- [Provided material]:
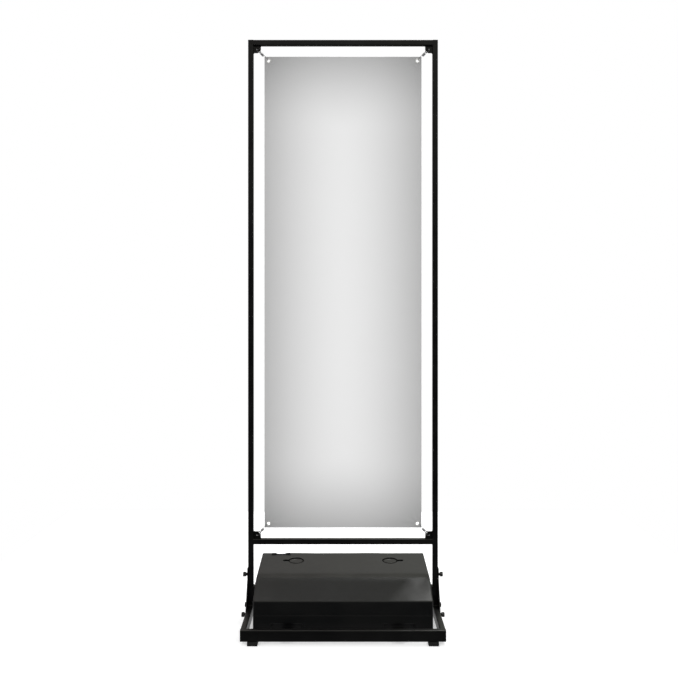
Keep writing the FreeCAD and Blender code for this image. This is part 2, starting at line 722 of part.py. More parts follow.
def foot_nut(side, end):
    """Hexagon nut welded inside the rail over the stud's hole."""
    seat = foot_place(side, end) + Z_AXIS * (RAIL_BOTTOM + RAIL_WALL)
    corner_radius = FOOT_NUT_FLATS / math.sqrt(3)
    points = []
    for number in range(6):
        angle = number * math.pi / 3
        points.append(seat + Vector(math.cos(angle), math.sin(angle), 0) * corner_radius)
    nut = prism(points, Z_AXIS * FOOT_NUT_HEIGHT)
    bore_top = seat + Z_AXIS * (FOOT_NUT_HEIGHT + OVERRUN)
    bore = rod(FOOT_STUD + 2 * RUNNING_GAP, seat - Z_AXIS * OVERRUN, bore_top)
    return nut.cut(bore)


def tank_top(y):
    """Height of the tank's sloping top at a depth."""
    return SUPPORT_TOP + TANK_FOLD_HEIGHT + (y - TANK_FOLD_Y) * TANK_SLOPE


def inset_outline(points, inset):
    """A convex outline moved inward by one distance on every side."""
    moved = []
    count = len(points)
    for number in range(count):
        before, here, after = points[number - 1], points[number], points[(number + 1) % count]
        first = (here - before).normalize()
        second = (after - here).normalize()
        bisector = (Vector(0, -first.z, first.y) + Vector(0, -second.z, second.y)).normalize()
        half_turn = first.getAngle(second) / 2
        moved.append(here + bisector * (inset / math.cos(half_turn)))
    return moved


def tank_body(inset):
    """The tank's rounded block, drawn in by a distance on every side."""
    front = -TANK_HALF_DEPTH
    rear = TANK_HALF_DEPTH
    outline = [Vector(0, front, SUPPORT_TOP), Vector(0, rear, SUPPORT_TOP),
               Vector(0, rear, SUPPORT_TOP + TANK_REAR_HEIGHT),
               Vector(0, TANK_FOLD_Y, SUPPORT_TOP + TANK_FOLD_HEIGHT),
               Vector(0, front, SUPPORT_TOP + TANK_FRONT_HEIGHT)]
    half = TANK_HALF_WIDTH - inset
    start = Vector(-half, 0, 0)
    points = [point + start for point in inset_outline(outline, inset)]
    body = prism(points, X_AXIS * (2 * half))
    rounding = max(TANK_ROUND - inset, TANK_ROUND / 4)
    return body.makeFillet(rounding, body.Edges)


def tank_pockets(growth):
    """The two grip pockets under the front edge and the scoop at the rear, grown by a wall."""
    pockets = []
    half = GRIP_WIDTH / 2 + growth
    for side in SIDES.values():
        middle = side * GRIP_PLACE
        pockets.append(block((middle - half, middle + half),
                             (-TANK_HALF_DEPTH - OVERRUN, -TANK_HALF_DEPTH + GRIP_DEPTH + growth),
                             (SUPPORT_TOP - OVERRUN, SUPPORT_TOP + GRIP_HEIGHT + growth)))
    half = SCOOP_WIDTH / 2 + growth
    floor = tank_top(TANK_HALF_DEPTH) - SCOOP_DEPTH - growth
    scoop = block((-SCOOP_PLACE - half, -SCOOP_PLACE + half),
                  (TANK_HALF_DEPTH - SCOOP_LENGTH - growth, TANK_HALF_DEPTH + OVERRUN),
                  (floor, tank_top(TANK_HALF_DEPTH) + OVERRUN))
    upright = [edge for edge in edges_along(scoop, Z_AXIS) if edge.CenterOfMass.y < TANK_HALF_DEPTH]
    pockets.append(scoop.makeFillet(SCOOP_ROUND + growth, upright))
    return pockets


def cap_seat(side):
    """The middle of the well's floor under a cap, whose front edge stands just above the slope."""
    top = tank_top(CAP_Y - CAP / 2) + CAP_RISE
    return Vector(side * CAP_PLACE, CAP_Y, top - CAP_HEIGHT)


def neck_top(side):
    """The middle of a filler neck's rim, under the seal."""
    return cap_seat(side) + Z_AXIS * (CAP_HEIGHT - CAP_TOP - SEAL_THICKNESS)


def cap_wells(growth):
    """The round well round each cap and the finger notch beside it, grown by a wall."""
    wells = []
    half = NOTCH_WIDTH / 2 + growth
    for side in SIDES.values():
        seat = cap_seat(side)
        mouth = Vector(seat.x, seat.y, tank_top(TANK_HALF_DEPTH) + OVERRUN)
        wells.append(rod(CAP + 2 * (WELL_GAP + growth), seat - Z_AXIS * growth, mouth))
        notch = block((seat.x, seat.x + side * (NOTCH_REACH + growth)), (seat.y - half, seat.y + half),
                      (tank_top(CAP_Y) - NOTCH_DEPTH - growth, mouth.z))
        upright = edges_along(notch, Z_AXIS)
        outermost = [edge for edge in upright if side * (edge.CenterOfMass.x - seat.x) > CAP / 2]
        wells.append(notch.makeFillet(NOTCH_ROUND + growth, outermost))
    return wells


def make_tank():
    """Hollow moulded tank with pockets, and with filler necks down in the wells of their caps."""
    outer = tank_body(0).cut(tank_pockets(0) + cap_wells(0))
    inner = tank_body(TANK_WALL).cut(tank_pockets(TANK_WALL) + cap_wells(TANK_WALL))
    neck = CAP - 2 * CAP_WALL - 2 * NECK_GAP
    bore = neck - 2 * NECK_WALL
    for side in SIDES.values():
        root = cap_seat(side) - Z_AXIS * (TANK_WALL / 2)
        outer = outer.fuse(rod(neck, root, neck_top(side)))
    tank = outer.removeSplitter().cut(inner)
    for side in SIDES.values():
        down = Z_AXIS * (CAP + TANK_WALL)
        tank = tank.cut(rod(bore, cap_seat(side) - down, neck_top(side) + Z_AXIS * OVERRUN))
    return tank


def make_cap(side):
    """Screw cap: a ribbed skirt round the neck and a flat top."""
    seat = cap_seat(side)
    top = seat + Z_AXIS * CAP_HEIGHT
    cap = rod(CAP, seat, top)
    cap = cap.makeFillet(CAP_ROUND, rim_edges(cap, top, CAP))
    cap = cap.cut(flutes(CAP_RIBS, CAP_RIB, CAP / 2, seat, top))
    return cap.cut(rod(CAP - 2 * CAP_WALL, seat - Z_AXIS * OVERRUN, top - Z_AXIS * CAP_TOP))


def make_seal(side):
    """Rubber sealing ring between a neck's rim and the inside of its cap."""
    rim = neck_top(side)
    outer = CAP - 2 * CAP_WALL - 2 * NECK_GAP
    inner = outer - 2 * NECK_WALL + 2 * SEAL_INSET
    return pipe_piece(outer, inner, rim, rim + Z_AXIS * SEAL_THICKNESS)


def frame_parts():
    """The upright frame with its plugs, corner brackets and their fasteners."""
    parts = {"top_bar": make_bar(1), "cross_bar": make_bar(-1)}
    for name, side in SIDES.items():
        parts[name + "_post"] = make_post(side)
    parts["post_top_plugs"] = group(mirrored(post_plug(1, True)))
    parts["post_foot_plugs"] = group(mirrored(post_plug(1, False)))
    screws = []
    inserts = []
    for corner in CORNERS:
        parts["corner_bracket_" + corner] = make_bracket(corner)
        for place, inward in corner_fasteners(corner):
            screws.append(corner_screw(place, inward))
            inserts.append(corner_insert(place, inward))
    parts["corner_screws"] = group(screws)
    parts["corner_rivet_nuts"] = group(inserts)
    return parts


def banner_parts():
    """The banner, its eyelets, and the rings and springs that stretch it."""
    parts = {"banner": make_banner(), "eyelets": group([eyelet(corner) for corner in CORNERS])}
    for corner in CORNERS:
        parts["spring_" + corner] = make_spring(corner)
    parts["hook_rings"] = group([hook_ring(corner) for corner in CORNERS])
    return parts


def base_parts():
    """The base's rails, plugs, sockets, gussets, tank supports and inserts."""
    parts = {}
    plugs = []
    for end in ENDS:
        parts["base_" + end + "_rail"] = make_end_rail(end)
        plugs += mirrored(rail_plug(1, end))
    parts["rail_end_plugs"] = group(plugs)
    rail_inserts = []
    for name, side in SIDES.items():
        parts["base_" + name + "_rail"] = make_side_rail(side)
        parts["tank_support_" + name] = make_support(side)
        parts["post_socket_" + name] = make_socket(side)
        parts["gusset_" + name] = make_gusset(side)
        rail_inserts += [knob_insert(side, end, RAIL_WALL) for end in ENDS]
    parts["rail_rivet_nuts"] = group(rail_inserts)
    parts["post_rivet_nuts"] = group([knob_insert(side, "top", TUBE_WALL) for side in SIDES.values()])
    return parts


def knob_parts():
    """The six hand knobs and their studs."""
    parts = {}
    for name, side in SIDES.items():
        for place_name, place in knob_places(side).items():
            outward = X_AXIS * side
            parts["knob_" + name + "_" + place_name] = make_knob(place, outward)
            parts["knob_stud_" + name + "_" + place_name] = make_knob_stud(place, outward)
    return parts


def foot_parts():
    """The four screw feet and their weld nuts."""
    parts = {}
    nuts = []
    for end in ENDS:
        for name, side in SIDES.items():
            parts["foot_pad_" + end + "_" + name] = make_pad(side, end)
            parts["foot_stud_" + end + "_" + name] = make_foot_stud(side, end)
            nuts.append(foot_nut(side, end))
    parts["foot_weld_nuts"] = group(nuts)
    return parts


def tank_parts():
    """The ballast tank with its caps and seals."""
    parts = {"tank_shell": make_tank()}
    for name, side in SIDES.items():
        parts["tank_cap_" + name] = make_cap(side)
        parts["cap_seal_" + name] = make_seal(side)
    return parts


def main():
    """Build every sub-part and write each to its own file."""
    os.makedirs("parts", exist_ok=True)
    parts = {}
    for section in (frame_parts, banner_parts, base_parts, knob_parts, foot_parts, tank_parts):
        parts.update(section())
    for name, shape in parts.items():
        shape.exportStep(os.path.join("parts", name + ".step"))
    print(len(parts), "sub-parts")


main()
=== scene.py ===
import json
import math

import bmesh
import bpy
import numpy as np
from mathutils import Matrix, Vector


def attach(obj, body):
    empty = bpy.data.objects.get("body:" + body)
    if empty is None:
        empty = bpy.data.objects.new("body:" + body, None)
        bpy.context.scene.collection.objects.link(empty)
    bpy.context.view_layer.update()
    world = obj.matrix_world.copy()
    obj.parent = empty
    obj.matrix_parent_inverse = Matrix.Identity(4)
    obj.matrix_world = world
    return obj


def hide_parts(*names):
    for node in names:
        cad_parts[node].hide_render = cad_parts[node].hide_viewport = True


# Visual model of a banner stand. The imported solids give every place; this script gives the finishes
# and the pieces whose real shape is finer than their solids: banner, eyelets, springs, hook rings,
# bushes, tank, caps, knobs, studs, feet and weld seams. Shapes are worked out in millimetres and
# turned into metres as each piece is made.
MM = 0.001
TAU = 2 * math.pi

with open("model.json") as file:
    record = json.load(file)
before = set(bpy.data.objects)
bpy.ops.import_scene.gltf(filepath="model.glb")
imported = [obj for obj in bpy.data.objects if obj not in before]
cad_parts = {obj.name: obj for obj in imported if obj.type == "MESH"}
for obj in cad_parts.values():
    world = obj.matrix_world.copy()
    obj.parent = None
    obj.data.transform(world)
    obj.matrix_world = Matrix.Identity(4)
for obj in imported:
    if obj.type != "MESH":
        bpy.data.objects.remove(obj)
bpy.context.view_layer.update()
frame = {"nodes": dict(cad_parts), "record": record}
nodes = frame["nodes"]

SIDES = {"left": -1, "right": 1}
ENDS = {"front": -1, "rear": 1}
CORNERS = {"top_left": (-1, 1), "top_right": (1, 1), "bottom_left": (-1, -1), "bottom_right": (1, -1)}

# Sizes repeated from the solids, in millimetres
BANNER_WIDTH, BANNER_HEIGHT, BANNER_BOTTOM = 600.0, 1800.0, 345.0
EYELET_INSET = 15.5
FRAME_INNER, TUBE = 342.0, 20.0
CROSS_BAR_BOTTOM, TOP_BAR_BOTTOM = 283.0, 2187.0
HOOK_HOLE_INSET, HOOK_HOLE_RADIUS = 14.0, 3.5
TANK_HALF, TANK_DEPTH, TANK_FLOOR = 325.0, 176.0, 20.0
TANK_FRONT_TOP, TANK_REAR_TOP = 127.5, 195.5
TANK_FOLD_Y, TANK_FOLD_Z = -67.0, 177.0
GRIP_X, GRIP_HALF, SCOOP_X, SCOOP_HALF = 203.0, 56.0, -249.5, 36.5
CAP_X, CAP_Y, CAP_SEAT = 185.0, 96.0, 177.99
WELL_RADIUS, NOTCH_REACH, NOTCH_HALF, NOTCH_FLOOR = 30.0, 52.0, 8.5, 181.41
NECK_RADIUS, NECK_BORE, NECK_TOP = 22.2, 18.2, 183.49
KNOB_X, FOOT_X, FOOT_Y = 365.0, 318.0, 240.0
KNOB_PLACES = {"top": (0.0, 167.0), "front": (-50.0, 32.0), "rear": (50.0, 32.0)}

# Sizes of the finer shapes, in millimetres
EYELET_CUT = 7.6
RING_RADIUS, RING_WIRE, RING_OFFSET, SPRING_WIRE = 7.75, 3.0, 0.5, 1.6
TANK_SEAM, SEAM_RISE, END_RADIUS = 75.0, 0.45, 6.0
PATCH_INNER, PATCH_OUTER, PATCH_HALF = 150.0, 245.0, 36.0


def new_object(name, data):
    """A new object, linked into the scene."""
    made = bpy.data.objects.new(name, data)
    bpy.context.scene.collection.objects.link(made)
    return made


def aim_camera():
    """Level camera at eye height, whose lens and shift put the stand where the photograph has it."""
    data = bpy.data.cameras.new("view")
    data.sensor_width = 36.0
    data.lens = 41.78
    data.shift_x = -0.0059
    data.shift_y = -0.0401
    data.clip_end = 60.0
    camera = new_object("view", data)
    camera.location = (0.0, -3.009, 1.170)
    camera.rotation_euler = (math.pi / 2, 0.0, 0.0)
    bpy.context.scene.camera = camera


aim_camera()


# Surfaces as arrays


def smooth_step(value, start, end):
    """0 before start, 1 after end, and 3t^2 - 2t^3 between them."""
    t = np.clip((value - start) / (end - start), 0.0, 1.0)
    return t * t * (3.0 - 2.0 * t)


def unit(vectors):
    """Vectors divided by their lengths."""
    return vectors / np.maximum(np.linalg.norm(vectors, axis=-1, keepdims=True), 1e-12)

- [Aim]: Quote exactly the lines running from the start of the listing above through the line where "return nut.cut(bore)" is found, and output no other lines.

- [Answer for the task]:
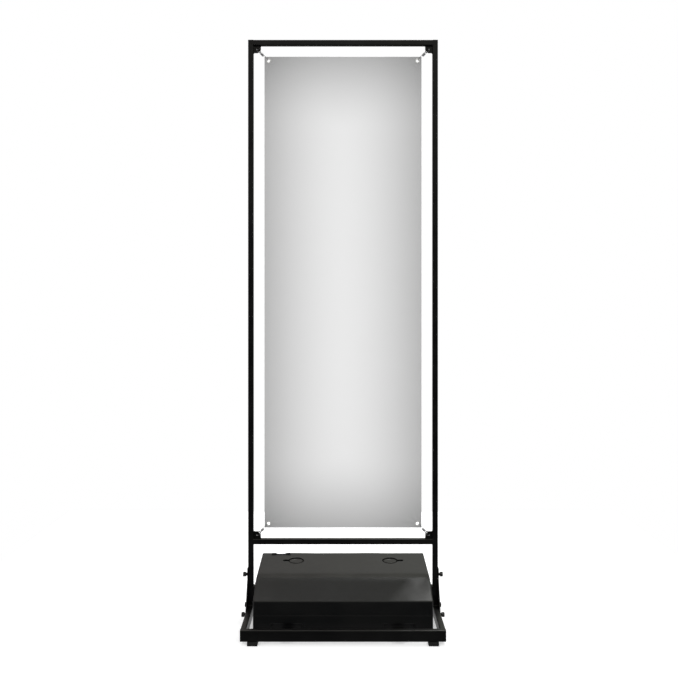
Keep writing the FreeCAD and Blender code for this image. This is part 2, starting at line 722 of part.py. More parts follow.
def foot_nut(side, end):
    """Hexagon nut welded inside the rail over the stud's hole."""
    seat = foot_place(side, end) + Z_AXIS * (RAIL_BOTTOM + RAIL_WALL)
    corner_radius = FOOT_NUT_FLATS / math.sqrt(3)
    points = []
    for number in range(6):
        angle = number * math.pi / 3
        points.append(seat + Vector(math.cos(angle), math.sin(angle), 0) * corner_radius)
    nut = prism(points, Z_AXIS * FOOT_NUT_HEIGHT)
    bore_top = seat + Z_AXIS * (FOOT_NUT_HEIGHT + OVERRUN)
    bore = rod(FOOT_STUD + 2 * RUNNING_GAP, seat - Z_AXIS * OVERRUN, bore_top)
    return nut.cut(bore)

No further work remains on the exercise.